Avec ce premier roman magistral,
le jeune auteur britannique Benjamin Wood, trente-trois ans, sort du bois en
frappant un grand coup.
Dès les premières pages,
nous savons qu’un drame s’est produit puisque des ambulanciers accompagnés de
policiers sont en train de collecter des corps dans une propriété. Pendant près
de cinq cents pages, l’auteur va nous tenir en haleine en nous contant qui sont
ces gens dont il vient d’être question et comment on en est arrivé là.
Rien que de très
classique comme artifice littéraire et trame romanesque, me direz-vous. Sauf
que Benjamin Wood fait preuve d’une savante combinaison de maestria, d’analyse
psychologique, de regard sans complaisance sur les dérives de la société
britannique et de son système scolaire élitiste tout en faisant défiler une
cohorte de personnages superbement campés et souvent hauts en couleurs.

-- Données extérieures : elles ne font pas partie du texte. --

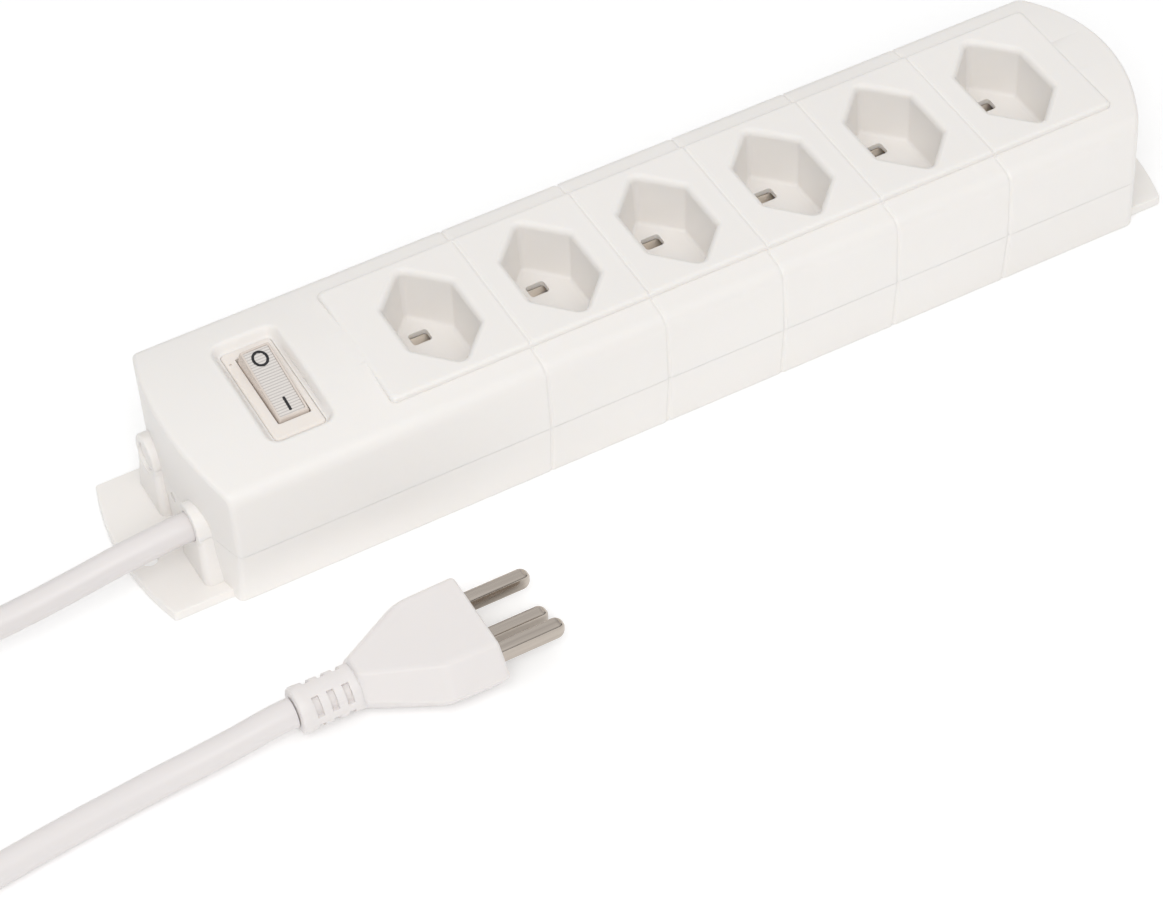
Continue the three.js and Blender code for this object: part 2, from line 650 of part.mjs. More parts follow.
function wiring() {
  const group = new THREE.Group();
  group.add(mesh("live_busbar", busbar(PIN_OFFSET, LIVE_BAR_Z, 0), NICKEL()));
  group.add(mesh("neutral_busbar", busbar(-PIN_OFFSET, LIVE_BAR_Z, 0), NICKEL()));
  group.add(mesh("earth_busbar", busbar(0, EARTH_BAR_Z, -EARTH_OFFSET), NICKEL()));

  const sheathEnd = -116.5;
  const sheath = rodX(CORD_R, [COLLAR_X, sheathEnd], -COLLAR_Y, SEAM_Z, 12);
  group.add(mesh("cord_inner_end", sheath, CORD_WHITE()));

  const start = sheathEnd + GAP;
  const [live, neutral] = [SWITCH_X + POLES.live, SWITCH_X + POLES.neutral];
  const foot = TERMINAL.bottom - GAP;
  const out = SEESAW.halfY - 1;
  const barEnd = BAR_START_X - GAP;
  const barZ = LIVE_BAR_Z + BAR.thickness / 2;
  const earthZ = EARTH_BAR_Z + BAR.thickness / 2;
  const [brown, blue, green] = [0x7a4a2a, 0x2f62b5, 0x7fae3a];
  const routes = {
    lead_live: [
      brown,
      [start, -13.2, 20.3],
      [start + 1.5, -13.2, 20.3],
      [-112.2, -8, 17.4],
      [-109.4, -2, 10.6],
      [live, 0, foot - 2.5],
      [live, 0, foot],
    ],
    lead_neutral: [
      blue,
      [start, -12.5, 16.9],
      [start + 1.5, -12.5, 16.9],
      [-110.5, -10.5, 12.5],
      [-105.5, -4, 8.6],
      [neutral, 0, foot - 2.5],
      [neutral, 0, foot],
    ],
    lead_earth: [
      green,
      [start, -15.9, 17.9],
      [start + 1.5, -15.9, 17.9],
      [-110, -16.5, 11],
      [-98, -11, 6.4],
      [barEnd - 2, 0, earthZ],
      [barEnd, 0, earthZ],
    ],
    link_live: [
      brown,
      [live, out, foot],
      [live, out, foot - 2],
      [-103, 9.5, barZ],
      [-92, 10.6, barZ],
      [barEnd - 2, PIN_OFFSET, barZ],
      [barEnd, PIN_OFFSET, barZ],
    ],
    link_neutral: [
      blue,
      [neutral, out, foot],
      [neutral, out, foot - 1.5],
      [-96, 0, barZ + 1],
      [-90, -6, barZ],
      [barEnd - 2, -PIN_OFFSET, barZ],
      [barEnd, -PIN_OFFSET, barZ],
    ],
  };
  for (const [name, [color, ...route]] of Object.entries(routes)) {
    group.add(mesh(name, tube(route, LEAD_R, 6, 10), material(color, 0.5)));
  }
  return group;
}

// ---- Cord and plug ------------------------------------------------------------------------------------

function cord() {
  const group = new THREE.Group();
  group.add(mesh("cord_lead", tube(LEAD_ROUTE, CORD_R, 10, 9), CORD_WHITE()));
  group.add(mesh("cord_tail", tube(TAIL_ROUTE, CORD_R, 10, 9), CORD_WHITE()));

  const { x, y, inner, outer, bottom, top } = COIL;
  const soft = 3.5; // rounding of the bundle's four corners
  const section = [
    [inner + soft, bottom],
    [outer - soft, bottom],
    [outer, bottom + soft],
    [outer, top - soft],
    [outer - soft, top],
    [inner + soft, top],
    [inner, top - soft],
    [inner, bottom + soft],
    [inner + soft, bottom],
  ].map(([r, z]) => new THREE.Vector2(r, z));
  const ring = mesh("cord_coil", new THREE.LatheGeometry(section, 32).rotateX(Math.PI / 2), CORD_WHITE());
  ring.position.set(x, y, 0);
  group.add(ring);

  const { width, thickness, clearance } = TIE;
  const [left, right] = [x - outer - clearance, x - inner + clearance];
  const [low, high] = [bottom - GAP, top + clearance];
  const grown = (by) =>
    outline([
      [left - by, low - by],
      [right + by, low - by],
      [right + by, high + by],
      [left - by, high + by],
    ]);
  const loop = alongY(grown(thickness), ...around(y, width / 2)).subtract(
    alongY(grown(0), ...around(y, width / 2 + OVER)),
  );
  group.add(mesh("coil_tie", loop, material(0xe9e6e2, 0.8)));
  return group;
}

function plugBody() {
  const { tip, flat, halfThickness } = PLUG;
  const { straight, length, neck } = PLUG_TAPER;
  const section = outline([
    [-tip, 0],
    [-flat, -halfThickness],
    [flat, -halfThickness],
    [tip, 0],
    [flat, halfThickness],
    [-flat, halfThickness],
  ]);
  const sides = outline([
    [0, -tip],
    [0, tip],
    [-straight, tip],
    [-length, neck],
    [-length, -neck],
    [-straight, -tip],
  ]);
  return alongX(section, -length, 0).intersect(alongZ(sides, -halfThickness, halfThickness));
}

function plugPin() {
  const { width, height, length, tip } = PIN;
  const round = 0.9;
  const across = (w, h) =>
    outline([
      [-w / 2 + round, -h / 2],
      [w / 2 - round, -h / 2],
      [w / 2, -h / 2 + round],
      [w / 2, h / 2 - round],
      [w / 2 - round, h / 2],
      [-w / 2 + round, h / 2],
      [-w / 2, h / 2 - round],
      [-w / 2, -h / 2 + round],
    ]);
  const blade = alongX(across(width, height), GAP, length);
  const nose = outline([
    [0, -height / 2],
    [length - tip, -height / 2],
    [length, -height / 2 + tip],
    [length, height / 2 - tip],
    [length - tip, height / 2],
    [0, height / 2],
  ]);
  return blade.intersect(alongY(nose, -width, width));
}

function plug() {
  const group = new THREE.Group();
  group.position.set(PLUG.x, PLUG.y, PLUG.z);
  group.add(mesh("plug_body", plugBody(), CORD_WHITE()));

  const from = -PLUG_TAPER.length - GAP;
  const relief = rodX(RELIEF.r, [from - RELIEF.length + GAP, from], 0, RELIEF.z - PLUG.z, 16);
  group.add(mesh("plug_strain_relief", relief, CORD_WHITE()));

  const pins = {
    plug_pin_live: [PIN_OFFSET, 0],
    plug_pin_neutral: [-PIN_OFFSET, 0],
    plug_pin_earth: [0, -EARTH_OFFSET],
  };
  for (const [name, [y, z]] of Object.entries(pins)) {
    const pin = mesh(name, plugPin(), NICKEL());
    pin.position.set(0, y, z);
    group.add(pin);
  }
  return group;
}

// ---- Assembly -----------------------------------------------------------------------------------------

const strip = new THREE.Group();
strip.add(mesh("top_cover", topCover(), WHITE_SHELL()));
strip.add(mesh("base", base(), WHITE_SHELL()));
strip.add(fasteners());
strip.add(switchGroup());
strip.add(wiring());
strip.add(cord());
strip.add(plug());

export default strip;
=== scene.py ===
"""A six-way power strip with its switch, cord and plug, on a pale floor."""

import math

import bmesh
import bpy
from mathutils import Matrix, Vector


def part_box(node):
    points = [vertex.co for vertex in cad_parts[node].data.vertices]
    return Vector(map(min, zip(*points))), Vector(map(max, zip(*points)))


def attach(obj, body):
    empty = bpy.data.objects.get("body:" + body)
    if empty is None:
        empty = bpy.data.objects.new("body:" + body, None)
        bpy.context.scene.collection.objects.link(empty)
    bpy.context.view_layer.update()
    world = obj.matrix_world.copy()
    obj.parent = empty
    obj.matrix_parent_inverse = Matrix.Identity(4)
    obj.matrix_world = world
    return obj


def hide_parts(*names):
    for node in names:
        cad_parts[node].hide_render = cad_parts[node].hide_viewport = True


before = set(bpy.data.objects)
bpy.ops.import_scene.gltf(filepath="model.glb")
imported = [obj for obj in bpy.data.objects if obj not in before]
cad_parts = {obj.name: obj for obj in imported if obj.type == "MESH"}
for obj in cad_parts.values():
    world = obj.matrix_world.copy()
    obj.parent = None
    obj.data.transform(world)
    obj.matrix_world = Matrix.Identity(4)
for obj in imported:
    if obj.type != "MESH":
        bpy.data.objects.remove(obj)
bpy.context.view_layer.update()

MM = 0.001


def box_mm(node):
    low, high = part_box(node)
    return low / MM, high / MM


# ---- Camera and cord -----------------------------------------------------------------------------

CAMERA = {"lens": 116.1, "angles": (-24.87, 46.62, 4.4), "at": (-0.3199, -0.6457, 0.7225)}


def make_camera():
    data = bpy.data.cameras.new("camera")
    data.lens = CAMERA["lens"]
    data.sensor_width = 36
    data.sensor_fit = "HORIZONTAL"
    data.clip_start = 0.05
    data.clip_end = 20
    azimuth, elevation, roll = (math.radians(a) for a in CAMERA["angles"])
    back = Vector(
        (
            math.sin(azimuth) * math.cos(elevation),
            -math.cos(azimuth) * math.cos(elevation),
            math.sin(elevation),
        )
    )
    level = back.cross(Vector((0, 0, 1))).normalized() * -1
    upright = back.cross(level)
    right = level * math.cos(roll) - upright * math.sin(roll)
    up = level * math.sin(roll) + upright * math.cos(roll)
    pose = Matrix((right, up, back)).transposed().to_4x4()
    pose.translation = Vector(CAMERA["at"])
    camera = bpy.data.objects.new("camera", data)
    camera.matrix_world = pose
    bpy.context.scene.collection.objects.link(camera)
    bpy.context.scene.camera = camera


make_camera()

CORD_R = 4
SEAM_Z = 18.5
COLLAR_Y = 14.1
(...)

Le tout
dans une ambiance nappée de plus en plus de mystère, où manipulation et folie
composent un cocktail dont le côté explosif ne cesse de progresser jusqu’au
drame final.
Lorsqu’Oscar Loewe entre
dans une chapelle de Cambridge attiré par le son puissant et envoûtant d’un
orgue, il ne sait pas encore que sa vie va basculer à jamais. D’abord, parce
qu’il va y faire la connaissance d’Iris Bellwether, une jeune étudiante en
médecine, à la fois brillante et assez délurée. Entre eux, une histoire d’amour
va rapidement prendre forme alors que tout les oppose. Ensuite, parce que,
inséparable d’Iris, il y a son frère Eden. Un garçon à l’intelligence
fulgurante, organiste virtuose, compositeur de partitions où il use avec une
certaine perversité de sa capacité à hypnotiser son auditoire.
Eden a le sentiment aigu
d’être supérieur aux autres et souffre de graves troubles psychologiques. Il
est convaincu que son magnétisme combiné à sa musique permet de venir à bout de
toutes les souffrances au point de pouvoir faire revenir les morts parmi les
vivants. Iris est déterminée à prouver à son frère qu’il est malade et qu’il
doit se faire soigner et va s’employer à obtenir d’Oscar qu’elle l’aide en ce
sens.
Commence alors un ballet
mortifère où presque tout le monde manipule tout le monde, où la prise de
risque pour aller sans cesse plus loin dans l’expérimentation ou la
démonstration de ce dont on est convaincu ne cesse d’augmenter. Un monde où derrière l’argent des nantis
subsiste un indéniable mépris, ou à tout le moins une condescendance, pour ceux
qui ne sont pas de leur monde.
Impossible de tenter de
résumer un roman qui ne peut l’être tant il aborde de multiples questions et
tant il fait appel à un foisonnement d’acteurs ayant tous un rôle essentiel
dans une formidable machine infernale qui semble s’être mise en route malgré
eux.
Voici en tous cas un
remarquable tour de force littéraire, un roman diablement efficace, superbement
construit, très documenté et qui happe son lecteur, un de nos derniers coups de
cœur qui a, par ailleurs, reçu le Prix du Roman Fnac 2014.